Bem, o pequeno-mas-duro Vinnie adorava futebol, embora não tivesse muito jeito para a coisa. Se queria ser alguém no desporto, teria que ser pela garra, dureza e espírito de liderança, porque pés de veludo não tinha certamente.
Com 18 anos, jogava no Wealdstone, um clube semi-profissional, não conseguindo portanto viver do futebol.
Durante 6 dias por semana trabalhava como servente em obras de construção civil e ao Domingo ia descarregar as frustrações para relvados da Sunday League, onde valia (quase) tudo para ganhar partidas.
Só 2 anos depois, já na casa dos 20, é que Vinnie Jones capta as atenções do Wimbledon, clube da Premier League, após uma vitória numa competição nacional para clubes amadores.
Estávamos em 1986, com o futebol inglês ainda a recuperar do hooliganismo e de Highbury, da mão de Maradona e da Guerra nas Malvinas. Todo o contexto era explosivo, tenso, de revolta e violência.
Todo o contexto era perfeito para Vinnie, portanto.
O Wimbledon era um clube do fim da tabela na primeira divisão inglesa, já conhecido pela excessiva dureza que punha em cada lance.
Tudo isto numa era em que todo o futebol inglês era duro, desde as equipas de topo às mais pequenas. O Wimbledon era o Rambo, sim, mas num campeonato de Van Dammes, Bruce Willies e um ou dois Terminators.
Com a chegada de Vinnie Jones, o clube dá um passo em frente (ou será melhor dizermos um tackle em frente?) e entra definitivamente para as páginas da História como uma das equipas mais agressivas de todos os tempos.
Vinnie Jones, Dennis Wise, Dave Beasant e John Fashanu ficaram conhecidos como o Crazy Gang.
Os quatros provocaram incontáveis lesões nos adversários, viram cartões vermelhos sem fim e acabaram com carreiras de colegas. Literalmente – em 1988, Vinnie entrou com tanta violência sobre Gary Stevens, do Tottenham, que o jogador praticamente não conseguiu mais jogar futebol profissional, apenas com 26 anos.

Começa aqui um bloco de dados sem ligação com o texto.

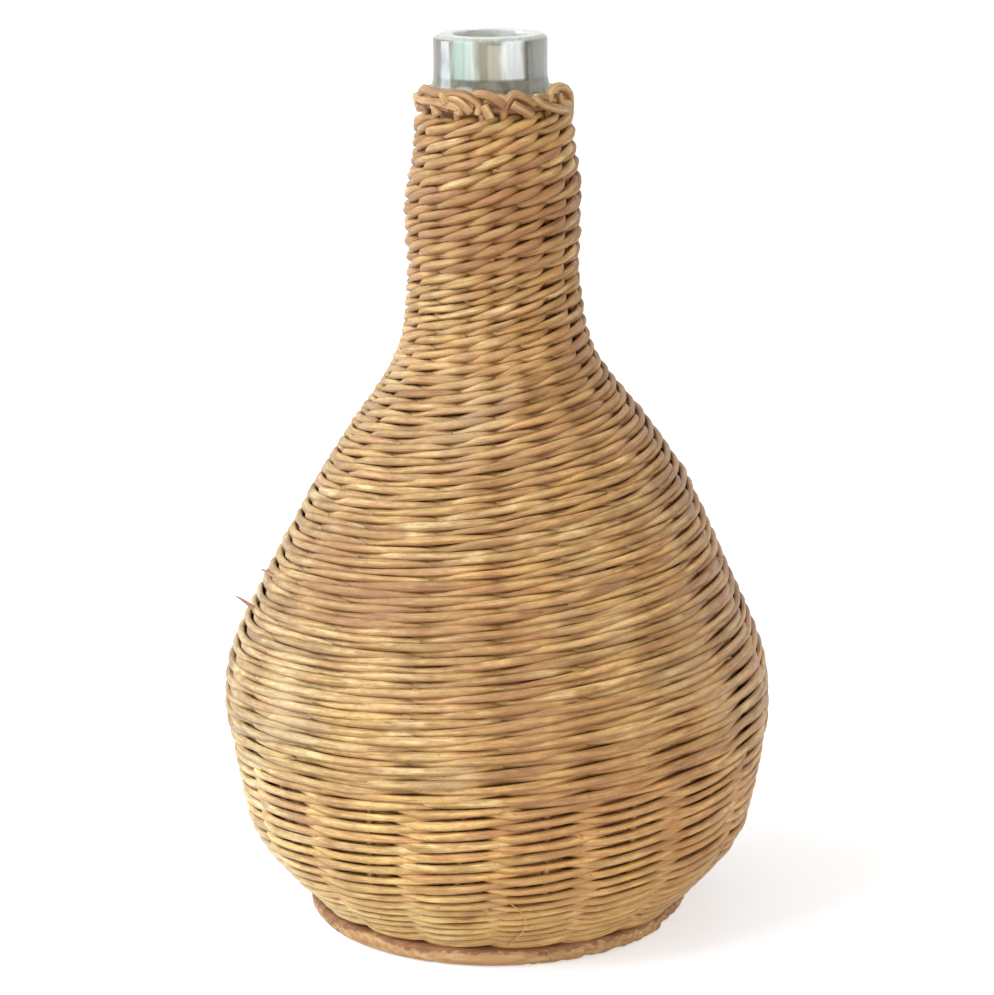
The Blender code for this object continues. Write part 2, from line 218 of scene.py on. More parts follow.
# Short rods pushed in beside them
BORDER_TUCKS = (
    ((-0.45, 0.5, 2.2), (0.2, 0.3, 3.6), (1.1, 0.3, 4), (2, 0.4, 3.6), (2.7, 0.5, 1.2)),
    ((0.62, 1.3, 5.6), (0.68, 1.35, 4.2), (0.74, 1.2, 2.4)),
    ((-0.9, 0.7, 3.2), (-0.8, 0.75, 1.2), (-0.62, 0.7, -1.4)),
    ((0.1, 1, 2.2), (0.2, 1.1, 0.6), (0.38, 1.1, -1.9)),
    ((0.27, 1.25, 2.5), (0.6, 1.4, 0.8), (1, 1.3, -1.3)),
    ((0.3, 0.3, 4), (0.7, 0.4, 3.6), (1.15, 0.4, 2.2)),
    ((0.42, 0.5, 4.4), (0.48, 0.6, 2), (0.55, 0.6, -1.2)),
    ((-0.5, 0.8, 1.2), (-0.1, 1, 0.6), (0.4, 0.9, -0.6)),
)
FIRST_BORDER_STAKE = 13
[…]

Não era bonito, mas a violência e estilo mais físicos faziam sucesso em Inglaterra, encheram capas de tablóides e colocaram toda a gente a falar do Crazy Gang.
Gary Lineker, conhecido como um dos jogadores mais calmos de sempre, chegou a dizer que “a melhor maneira de ver o Wimbledon jogar é no teletexto”.
Para o bem ou para o mal, no entanto, o Wimbledon conseguiu com este conjunto de jogadores o que ninguém tinha conseguido – ou viria depois a conseguir – no clube: ganhar uma Taça de Inglaterra, em Wembley, frente ao Liverpool.
A carreira de Vinnie Jones dentro do campo continuaria por muitos anos e muitas entradas assassinas a fio, tendo passado por Leeds, Sheffield United, Chelsea e Queens Park Rangers, antes de eventualmente regressar ao Wimbledon, em 1994, ajudando o clube à sua melhor classificação de sempre na Premier League, um 6º lugar.
É verdade que não foram muitos os troféus que venceu, ou os golos que marcou, mas Vinnie Jones não terminou a carreira sem bater alguns recordes.
É, por exemplo, o jogador na História que mais rapidamente recebeu um cartão amarelo. Foram precisos apenas 3 segundos num jogo entre Sheffield e Chelsea para que ele entrasse de forma excessiva sobre um adversário e visse o amarelo.
Banido por vários meses pela Associação Inglesa de Futebol, Vinnie protestou e afirmou publicamente que “a FA devia agradecer-me, porque eu tirei a violência das bancadas e trouxe-a para o campo”.
Quando deixou os relvados, em 1996, a Grã-Bretanha era um lugar diferente.
A Britpop tinha conquistado o mundo. Os Blur e Oasis trocavam hits atrás de hits. Tony Blair era um Primeiro-Ministro descontraído, jovem. O cinema inglês voltava a estar na moda.
Foi a época da Cool Britannia, em que o mundo parecia mais influenciado culturalmente pelos bretões do que pelos norte-americanos.
É neste contexto que nascem filmes como Trainspotting e que começam carreiras de realizadores de culto como Tarantino (este norte-americano), Danny Boyle e Guy Ritchie.
O mundo não sabia, mas estava mais do que preparado para uma avalanche de revenge flicks e de Vinnie Jones no grande ecrã.
Em apenas 2 anos, Jones entrou em filmes com um lugar no panteão da cultura pop como Lock Stock And Two Smoking Barrels, Snatch ou Gone In 60 Seconds.
Fez de jogador profissional que é preso e leva uma equipa da cadeia ao sucesso em Mean Machine. Protagonizou filmes com outros bad boys como Stallone, Schwarzenegger e Danny Trejo.
Tem uma página de Wikipédia que mistura Paul Gascoigne e Brad Pitt. Feitos em Wembley e Hollywood. Finais de Taça de Inglaterra e caçadeiras de canos serrados.
Vinnie Jones é o derradeiro ícone da cultura pop e do revivalismo do final dos 80s e início dos anos 90.